Sunday, May 09, 2021

Jesus Our Advocate 1 John 2:1-2

 This Audio Message has been Excerpted from Sangati Ka Ghar, Roorkee 9th May 2021 Worship meeting You Tube Video Link:

Bro. Aditya Macarius: Jesus Our Advocate 1 John 2:1-2

Belonging to Christ 2 Corinthians 5:15

 This Audio Message has been Excerpted from Sangati Ka Ghar, Roorkee 9th May 2021 Worship meeting You Tube Video Link:

Bro. Raj Kumar: Belonging to Christ 2 Corinthians 5:15

Thursday, April 29, 2021

David’s Census


Question: Who is responsible for the census ordered by David – God (2 Samuel 24:1), or Satan ( 1 Chronicles 21:1)?



2 Samuel 24:1 Again the anger of the Lord was aroused against Israel, and He moved David against them to say, "Go, number Israel and Judah."

1 Chronicles 21:1 Now Satan stood up against Israel, and moved David to number Israel.


These verses appear to be contradictory, because on reading them the first thought that comes to mind is that in 2 Samuel 24:1, apparently it was God who got this thing done; whereas in 1 Chronicles 21:1 is seems that it was Satan who got this done – creating a confusion.

Before analyzing the situation to come to is understanding, it is necessary that we keep in mind the fact that God can use Satan too to accomplish His purposes, but He also sets and establishes the limits for Satan before he does anything against God’s people, as we see from the life of Job and the Lord Jesus’ conversation with His disciples before His being caught (Job 1:12; 2:6; Luke 22:31-32). Moreover, God had already warned His people, the Israelites, that if they break their covenant with Him, then He will hide His face from them (Deuteronomy 31:16-17), and if they provoke Him by their foolishness and vain works, He too would provoke them by foolish things (Deuteronomy 32:21). Another fact to be kept in mind is that from both accounts of the census, it is apparent that primarily the people of Israel were at fault, and David got involved secondarily, he was provoked into doing something  foolish.

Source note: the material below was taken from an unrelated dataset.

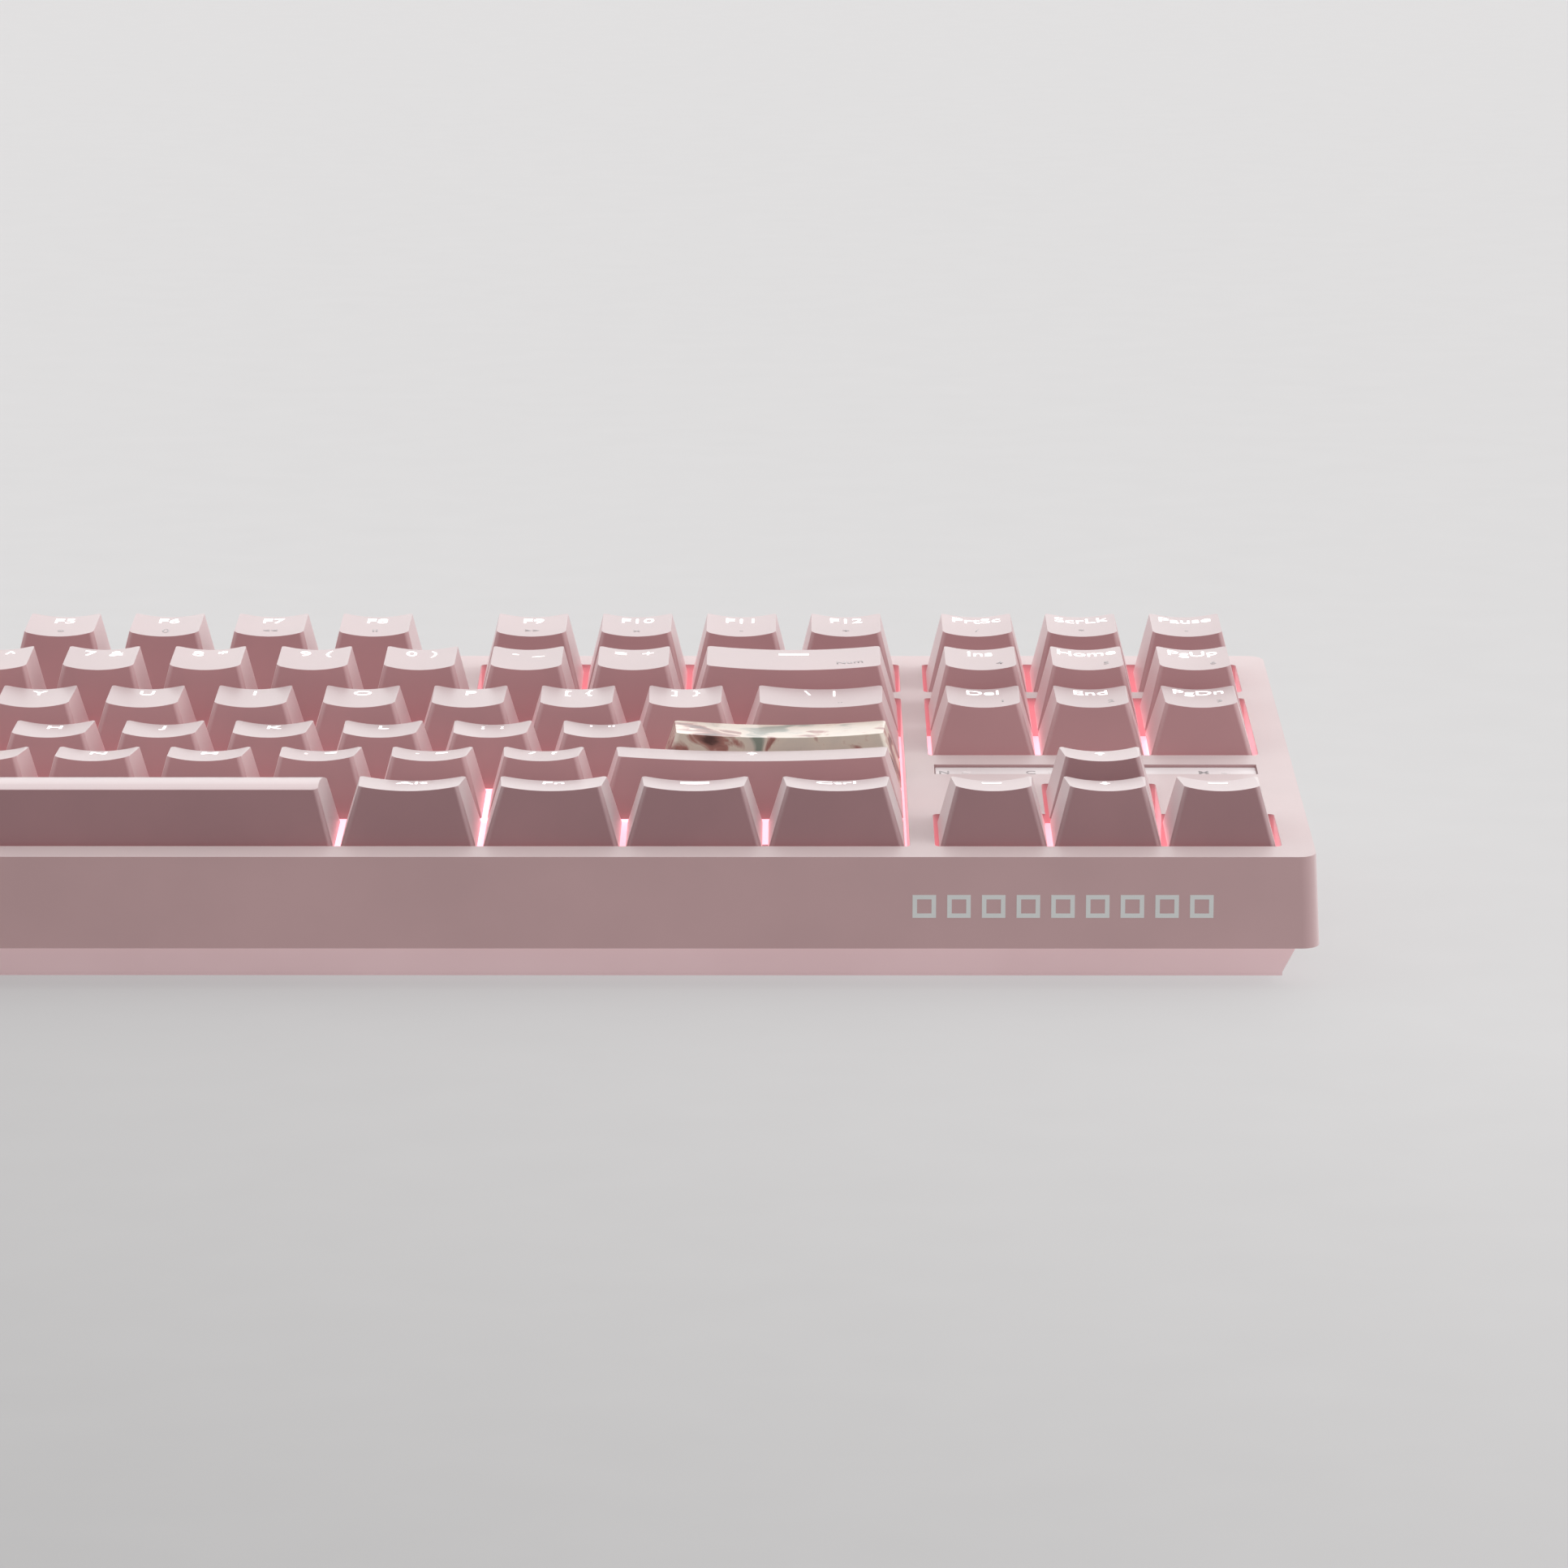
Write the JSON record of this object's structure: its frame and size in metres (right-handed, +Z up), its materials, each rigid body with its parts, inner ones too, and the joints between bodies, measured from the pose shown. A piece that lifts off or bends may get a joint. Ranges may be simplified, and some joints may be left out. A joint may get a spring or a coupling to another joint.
{
  "type": "mechanical keyboard",
  "caption": "Tenkeyless mechanical keyboard: two-piece case, switch plate, sprung keys with stabilizers, rear USB socket and flip-out feet.",
  "frame": {"origin": "centre of the case's footprint on the desk, under the rubber pads", "axes": "+X to the typist's right, +Y away from the typist, +Z up; the key deck rises 6 degrees towards +Y"},
  "size_m": [0.3606, 0.1344, 0.0457],
  "materials": {
    "case": "satin",
    "tray": "satin",
    "keycap": "satin",
    "stem": "satin",
    "housing": "gloss",
    "plate": "satin",
    "board": "satin",
    "steel": "satin",
    "led": "gloss",
    "window": "satin",
    "rubber": "matte",
    "legend": "gloss"
  },
  "bodies": {
    "case": {"top_case": "case", "bottom_case": "tray", "switch_plate": "plate", "circuit_board": "board", "controller_chips": "board", "socket_board": "board", "switch_top_housings": "housing", "switch_bottom_housings": "housing", "switch_springs": "steel", "stabilizer_housings": "housing", "backlight_leds": "led", "indicator_window": "window", "case_screws": "steel", "usb_port": "steel", "rubber_pads": "rubber"},
    "left_foot": {"left_flip_foot": "tray"},
    "right_foot": {"right_flip_foot": "tray"},
    "escape_keys": {"escape_keycap": "keycap", "escape_stem": "stem"},
    "function_keys": {"function_keycaps": "keycap", "function_stems": "stem"},
    "system_keys": {"system_keycaps": "keycap", "system_stems": "stem"},
    "number_keys": {"number_keycaps": "keycap", "number_stems": "stem"},
    "backspace_keys": {"backspace_keycap": "keycap", "backspace_stems": "stem"},
    "tab_keys": {"tab_keycap": "keycap", "tab_stem": "stem"},
    "top_letter_keys": {"top_letter_keycaps": "keycap", "top_letter_stems": "stem"},
    "backslash_keys": {"backslash_keycap": "keycap", "backslash_stem": "stem"},
    "caps_lock_keys": {"caps_lock_keycap": "keycap", "caps_lock_stem": "stem"},
    "home_letter_keys": {"home_letter_keycaps": "keycap", "home_letter_stems": "stem"},
    "enter_keys": {"enter_keycap": "keycap", "enter_stems": "stem"},
    "left_shift_keys": {"left_shift_keycap": "keycap", "left_shift_stems": "stem"},
    "bottom_letter_keys": {"bottom_letter_keycaps": "keycap", "bottom_letter_stems": "stem"},
    "right_shift_keys": {"right_shift_keycap": "keycap", "right_shift_stems": "stem"},
    "left_modifier_keys": {"left_modifier_keycaps": "keycap", "left_modifier_stems": "stem"},
    "space_bar_keys": {"space_bar_keycap": "keycap", "space_bar_stems": "stem"},
    "right_modifier_keys": {"right_modifier_keycaps": "keycap", "right_modifier_stems": "stem"},
    "navigation_keys": {"navigation_keycaps": "keycap", "navigation_stems": "stem"},
    "arrow_keys": {"arrow_keycaps": "keycap", "arrow_stems": "stem"},
    "backspace_wire": {"backspace_wire": "steel"},
    "enter_wire": {"enter_wire": "steel"},
    "left_shift_wire": {"left_shift_wire": "steel"},
    "right_shift_wire": {"right_shift_wire": "steel"},
    "space_bar_wire": {"space_bar_wire": "steel"}
  },
  "joints": [
    {"name": "escape_press", "type": "slide", "parent": "case", "child": "escape_keys", "axis": [0, 0.1045, -0.9945], "range_m": [0, 0.004], "stiffness_N_per_m": 75, "springref_m": -0.004, "deforming": ["switch_springs"]},
    {"name": "function_press", "type": "slide", "parent": "case", "child": "function_keys", "axis": [0, 0.1045, -0.9945], "range_m": [0, 0.004], "stiffness_N_per_m": 900, "springref_m": -0.004},
    {"name": "system_press", "type": "slide", "parent": "case", "child": "system_keys", "axis": [0, 0.1045, -0.9945], "range_m": [0, 0.004], "stiffness_N_per_m": 225, "springref_m": -0.004},
    {"name": "number_press", "type": "slide", "parent": "case", "child": "number_keys", "axis": [0, 0.1045, -0.9945], "range_m": [0, 0.004], "stiffness_N_per_m": 975, "springref_m": -0.004},
    {"name": "backspace_press", "type": "slide", "parent": "case", "child": "backspace_keys", "axis": [0, 0.1045, -0.9945], "range_m": [0, 0.004], "stiffness_N_per_m": 75, "springref_m": -0.004},
    {"name": "tab_press", "type": "slide", "parent": "case", "child": "tab_keys", "axis": [0, 0.1045, -0.9945], "range_m": [0, 0.004], "stiffness_N_per_m": 75, "springref_m": -0.004},
    {"name": "top_letter_press", "type": "slide", "parent": "case", "child": "top_letter_keys", "axis": [0, 0.1045, -0.9945], "range_m": [0, 0.004], "stiffness_N_per_m": 900, "springref_m": -0.004},
    {"name": "backslash_press", "type": "slide", "parent": "case", "child": "backslash_keys", "axis": [0, 0.1045, -0.9945], "range_m": [0, 0.004], "stiffness_N_per_m": 75, "springref_m": -0.004},
    {"name": "caps_lock_press", "type": "slide", "parent": "case", "child": "caps_lock_keys", "axis": [0, 0.1045, -0.9945], "range_m": [0, 0.004], "stiffness_N_per_m": 75, "springref_m": -0.004},
    {"name": "home_letter_press", "type": "slide", "parent": "case", "child": "home_letter_keys", "axis": [0, 0.1045, -0.9945], "range_m": [0, 0.004], "stiffness_N_per_m": 825, "springref_m": -0.004},
    {"name": "enter_press", "type": "slide", "parent": "case", "child": "enter_keys", "axis": [0, 0.1045, -0.9945], "range_m": [0, 0.004], "stiffness_N_per_m": 75, "springref_m": -0.004},
    {"name": "left_shift_press", "type": "slide", "parent": "case", "child": "left_shift_keys", "axis": [0, 0.1045, -0.9945], "range_m": [0, 0.004], "stiffness_N_per_m": 75, "springref_m": -0.004},
    {"name": "bottom_letter_press", "type": "slide", "parent": "case", "child": "bottom_letter_keys", "axis": [0, 0.1045, -0.9945], "range_m": [0, 0.004], "stiffness_N_per_m": 750, "springref_m": -0.004},
    {"name": "right_shift_press", "type": "slide", "parent": "case", "child": "right_shift_keys", "axis": [0, 0.1045, -0.9945], "range_m": [0, 0.004], "stiffness_N_per_m": 75, "springref_m": -0.004},
    {"name": "left_modifier_press", "type": "slide", "parent": "case", "child": "left_modifier_keys", "axis": [0, 0.1045, -0.9945], "range_m": [0, 0.004], "stiffness_N_per_m": 225, "springref_m": -0.004},
    {"name": "space_bar_press", "type": "slide", "parent": "case", "child": "space_bar_keys", "axis": [0, 0.1045, -0.9945], "range_m": [0, 0.004], "stiffness_N_per_m": 75, "springref_m": -0.004},
    {"name": "right_modifier_press", "type": "slide", "parent": "case", "child": "right_modifier_keys", "axis": [0, 0.1045, -0.9945], "range_m": [0, 0.004], "stiffness_N_per_m": 300, "springref_m": -0.004},
    {"name": "navigation_press", "type": "slide", "parent": "case", "child": "navigation_keys", "axis": [0, 0.1045, -0.9945], "range_m": [0, 0.004], "stiffness_N_per_m": 450, "springref_m": -0.004},
    {"name": "arrow_press", "type": "slide", "parent": "case", "child": "arrow_keys", "axis": [0, 0.1045, -0.9945], "range_m": [0, 0.004], "stiffness_N_per_m": 300, "springref_m": -0.004},
    {"name": "backspace_wire_turn", "type": "hinge", "parent": "case", "child": "backspace_wire", "pos_m": [0.09287, 0.01653, 0.02508], "axis": [1, 0, 0], "range_deg": [-26.27, 0]},
    {"name": "enter_wire_turn", "type": "hinge", "parent": "case", "child": "enter_wire", "pos_m": [0.09049, -0.02136, 0.0211], "axis": [1, 0, 0], "range_deg": [-26.27, 0]},
    {"name": "left_shift_wire_turn", "type": "hinge", "parent": "case", "child": "left_shift_wire", "pos_m": [-0.1524, -0.04031, 0.01911], "axis": [1, 0, 0], "range_deg": [-26.27, 0]},
    {"name": "right_shift_wire_turn", "type": "hinge", "parent": "case", "child": "right_shift_wire", "pos_m": [0.08572, -0.04031, 0.01911], "axis": [1, 0, 0], "range_deg": [-26.27, 0]},
    {"name": "space_bar_wire_turn", "type": "hinge", "parent": "case", "child": "space_bar_wire", "pos_m": [-0.04286, -0.05926, 0.01711], "axis": [1, 0, 0], "range_deg": [-26.27, 0]},
    {"name": "left_foot_flip", "type": "hinge", "parent": "case", "child": "left_foot", "pos_m": [-0.12, 0.047, 0.0039], "axis": [1, 0, 0], "range_deg": [0, 100]},
    {"name": "right_foot_flip", "type": "hinge", "parent": "case", "child": "right_foot", "pos_m": [0.12, 0.047, 0.0039], "axis": [1, 0, 0], "range_deg": [0, 100]}
  ],
  "couplings": [
    {"joint": "backspace_wire_turn", "follows": "backspace_press", "rad_per_m": -113.33},
    {"joint": "enter_wire_turn", "follows": "enter_press", "rad_per_m": -113.33},
    {"joint": "left_shift_wire_turn", "follows": "left_shift_press", "rad_per_m": -113.33},
    {"joint": "right_shift_wire_turn", "follows": "right_shift_press", "rad_per_m": -113.33},
    {"joint": "space_bar_wire_turn", "follows": "space_bar_press", "rad_per_m": -113.33}
  ]
}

Now let us come to 2 Samuel 24:1 – from its context, i.e., the previous chapter, chapter 23, we are able to understand that this incidence occurred at the latter time of David’s reign, during the years when he had become a great, powerful and dominant king of that region, not just within his own kingdom and people, but also amongst the surrounding kingdoms as well. Chapter 23 also tells us about his valiant military leaders and Generals, and their valiant deeds as well. With this background, we see that this chapter (2 Samuel 24) begins with the words “Again the anger of the Lord was aroused against Israel.” So, we can surmise that something had come into the lives of the Israelites and David, that angered God, and it became necessary for Him to teach Israel and David a lesson. From these aforementioned facts, the situation that comes to mind is that although throughout Israel there was an atmosphere of security, contentment, and prosperity, but now they thought of this security, contentment, and prosperity as not a result of God’s benevolence and grace upon them, but because of their great King and his mighty, valiant army and military leaders. Quite likely this feeling, of security because of the large count of his people, his huge army, and the valor of his army and its leaders had brought, or was bringing pride in David as well. That is why, firstly his General Joab tries to reason with him against doing this census, but is unsuccessful and has to go for it (2 Samuel 24:2-4; 1 Chronicles 21:2-4); and, secondly, after the census David holds himself guilty and repents of doing this (2 Samuel 24:10; 1 Chronicles 21:8).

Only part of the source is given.